Q4 — Cache Eviction vs TTL#
What is cache eviction? How is it different from TTL? Give an example where eviction fires but TTL hasn't expired.
Answer
The difference:
| Trigger | Mechanism | |
|---|---|---|
| TTL | Time — key expires after N seconds | Time-based, independent of memory |
| Eviction | Memory — cache is full, need space | Memory-based, independent of time |
They are completely independent. Both can apply to the same key — whichever fires first wins.
Example where eviction fires before TTL:
Key "user:123:profile" set with TTL = 5 minutes
At T=3min → cache fills up with other hot data
→ LRU eviction fires → "user:123:profile" hasn't been accessed recently
→ evicted at T=3min, 2 minutes before TTL would have fired
Most common eviction policy — LRU (Least Recently Used): The key you haven't accessed the longest gets evicted first.

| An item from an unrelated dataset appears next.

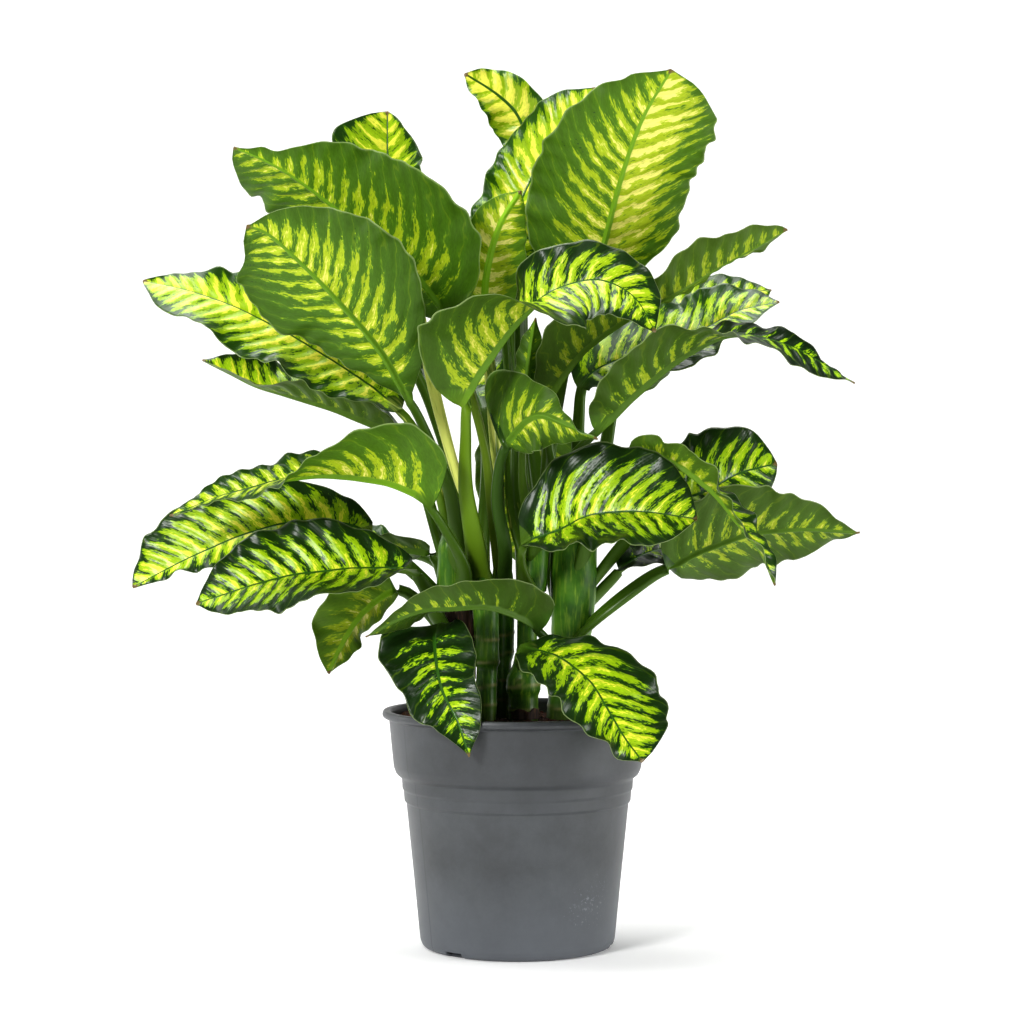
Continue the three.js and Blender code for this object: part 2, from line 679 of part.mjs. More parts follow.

Redis uses LRU by default. The intuition: if you haven't needed it recently, you probably won't need it soon.
TTL = time-based expiry. Eviction = memory-pressure-based removal. Two separate mechanisms, both can apply to the same key.
Interview framing
"TTL expires keys by time regardless of memory. Eviction removes keys by memory pressure regardless of time. They're independent — on a full cache, LRU eviction can remove a key that still has 4 minutes of TTL left."
Q5 — When NOT to Cache#
A senior engineer says "just add a cache" to fix slow performance. What questions do you ask before doing that?
Answer
The most important question first — should we even cache?
Before picking tools or strategies, validate that caching is actually the right solution:
Is this a caching problem at all?
→ Maybe the DB query just needs an index
→ Cache on top of a broken query just hides the problem
Is the data read frequently?
→ If read once and never again, caching wastes memory
Is staleness acceptable?
→ Stock prices, live inventory → don't cache
→ User profiles, feed content → fine to cache
Is the fetch actually expensive?
→ If DB query takes 1ms, caching adds complexity for no real gain
If yes to all — then ask implementation questions:
Which layer? CDN, Redis, local in-process?
What data structure? String vs Hash vs Sorted Set?
What TTL? Per data type?
What eviction? LRU, LFU, TTL-only?
What write strategy? Cache-aside, write-through, write-back?
Cache added on top of a slow query is a band-aid. Fix the root cause first — add an index, optimise the query. Then add caching on top of a fast query to make it faster.
Interview framing
"Before adding a cache I'd ask — is the data read frequently enough to justify it, is staleness acceptable, and is the fetch actually expensive? If yes to all three, then decide layer, data structure, TTL, and eviction policy. Otherwise fix the root cause first."